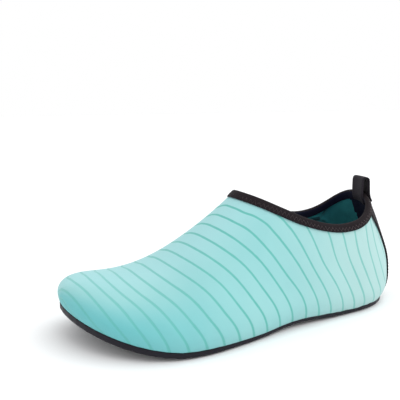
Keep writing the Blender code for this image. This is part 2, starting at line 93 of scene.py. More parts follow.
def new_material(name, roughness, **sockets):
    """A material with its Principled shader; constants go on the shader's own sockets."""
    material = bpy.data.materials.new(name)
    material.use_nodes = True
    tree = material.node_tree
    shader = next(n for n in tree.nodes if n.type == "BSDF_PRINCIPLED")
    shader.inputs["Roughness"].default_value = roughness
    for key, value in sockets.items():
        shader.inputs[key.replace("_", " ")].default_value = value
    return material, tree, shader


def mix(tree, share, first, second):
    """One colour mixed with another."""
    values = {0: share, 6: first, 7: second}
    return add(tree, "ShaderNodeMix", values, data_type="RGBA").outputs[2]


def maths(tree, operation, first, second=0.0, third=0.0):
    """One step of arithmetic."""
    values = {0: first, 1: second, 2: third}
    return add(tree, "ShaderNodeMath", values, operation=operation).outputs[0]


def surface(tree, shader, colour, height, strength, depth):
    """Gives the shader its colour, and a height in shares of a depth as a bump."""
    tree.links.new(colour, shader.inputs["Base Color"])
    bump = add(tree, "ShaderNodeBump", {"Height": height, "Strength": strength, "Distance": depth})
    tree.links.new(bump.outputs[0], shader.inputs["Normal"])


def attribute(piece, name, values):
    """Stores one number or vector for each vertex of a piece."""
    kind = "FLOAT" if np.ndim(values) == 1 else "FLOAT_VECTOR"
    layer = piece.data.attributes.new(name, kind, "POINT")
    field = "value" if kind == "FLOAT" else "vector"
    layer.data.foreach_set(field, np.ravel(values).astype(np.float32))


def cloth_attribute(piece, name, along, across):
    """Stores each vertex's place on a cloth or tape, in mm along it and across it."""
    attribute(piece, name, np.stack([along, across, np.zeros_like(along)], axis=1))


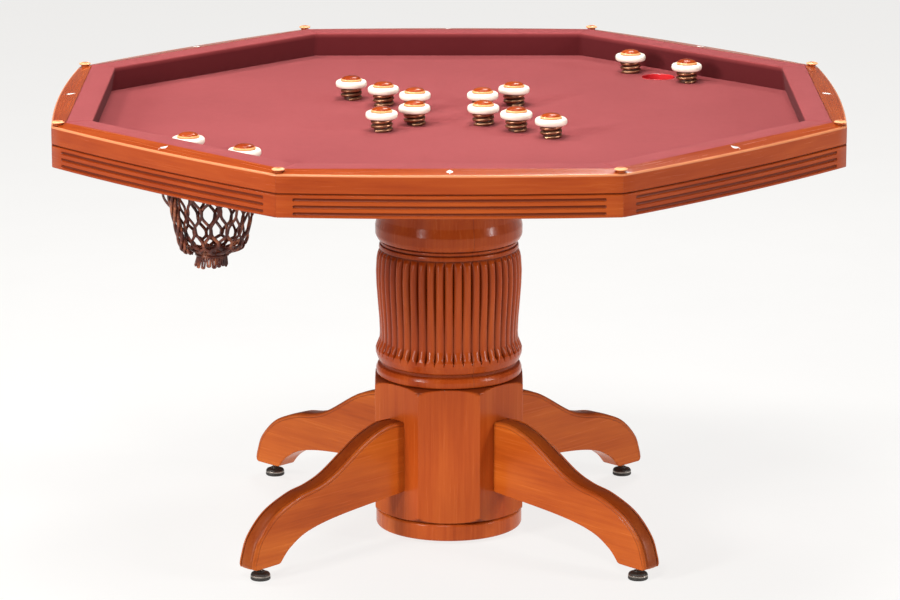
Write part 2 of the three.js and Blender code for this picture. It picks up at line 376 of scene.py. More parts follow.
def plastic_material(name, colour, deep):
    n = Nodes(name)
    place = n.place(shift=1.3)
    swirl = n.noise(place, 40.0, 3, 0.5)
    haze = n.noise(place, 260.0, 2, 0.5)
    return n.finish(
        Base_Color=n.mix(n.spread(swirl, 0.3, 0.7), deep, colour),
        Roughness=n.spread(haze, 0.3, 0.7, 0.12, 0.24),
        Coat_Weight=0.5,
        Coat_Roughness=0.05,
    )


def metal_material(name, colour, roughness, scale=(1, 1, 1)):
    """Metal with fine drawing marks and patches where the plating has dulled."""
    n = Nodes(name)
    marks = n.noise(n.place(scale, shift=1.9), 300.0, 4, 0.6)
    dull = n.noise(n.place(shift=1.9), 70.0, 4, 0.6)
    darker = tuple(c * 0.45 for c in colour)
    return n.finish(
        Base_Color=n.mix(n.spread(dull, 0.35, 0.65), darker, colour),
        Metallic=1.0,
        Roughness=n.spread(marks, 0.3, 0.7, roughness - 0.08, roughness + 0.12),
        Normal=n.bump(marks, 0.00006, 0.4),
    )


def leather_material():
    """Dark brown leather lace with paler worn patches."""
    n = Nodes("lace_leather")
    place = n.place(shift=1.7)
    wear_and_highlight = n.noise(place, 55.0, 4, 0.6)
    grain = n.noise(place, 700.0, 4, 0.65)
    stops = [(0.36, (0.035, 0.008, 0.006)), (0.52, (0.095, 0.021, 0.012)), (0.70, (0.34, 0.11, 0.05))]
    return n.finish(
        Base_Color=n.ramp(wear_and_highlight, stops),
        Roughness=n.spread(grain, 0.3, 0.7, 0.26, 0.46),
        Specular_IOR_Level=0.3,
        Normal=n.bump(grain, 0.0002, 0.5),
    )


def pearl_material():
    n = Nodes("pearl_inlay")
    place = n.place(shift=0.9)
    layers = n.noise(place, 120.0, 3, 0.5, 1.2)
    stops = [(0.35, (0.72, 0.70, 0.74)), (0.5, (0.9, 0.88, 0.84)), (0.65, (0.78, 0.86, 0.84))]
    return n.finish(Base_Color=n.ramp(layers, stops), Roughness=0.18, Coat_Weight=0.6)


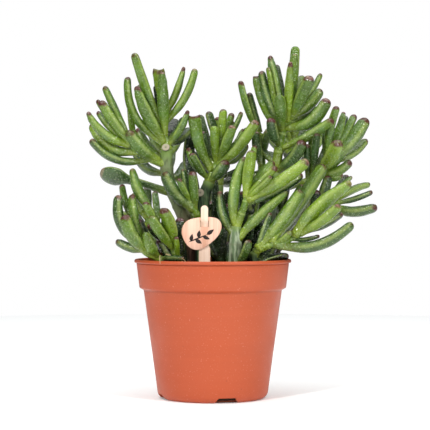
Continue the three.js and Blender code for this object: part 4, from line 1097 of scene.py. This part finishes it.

# Your objective
Pull every line containing "scene" from the material above.

# Output of the exercise
Keep writing the Blender code for this image. This is part 2, starting at line 93 of scene.py. More parts follow.
Write part 2 of the three.js and Blender code for this picture. It picks up at line 376 of scene.py. More parts follow.
Continue the three.js and Blender code for this object: part 4, from line 1097 of scene.py. This part finishes it.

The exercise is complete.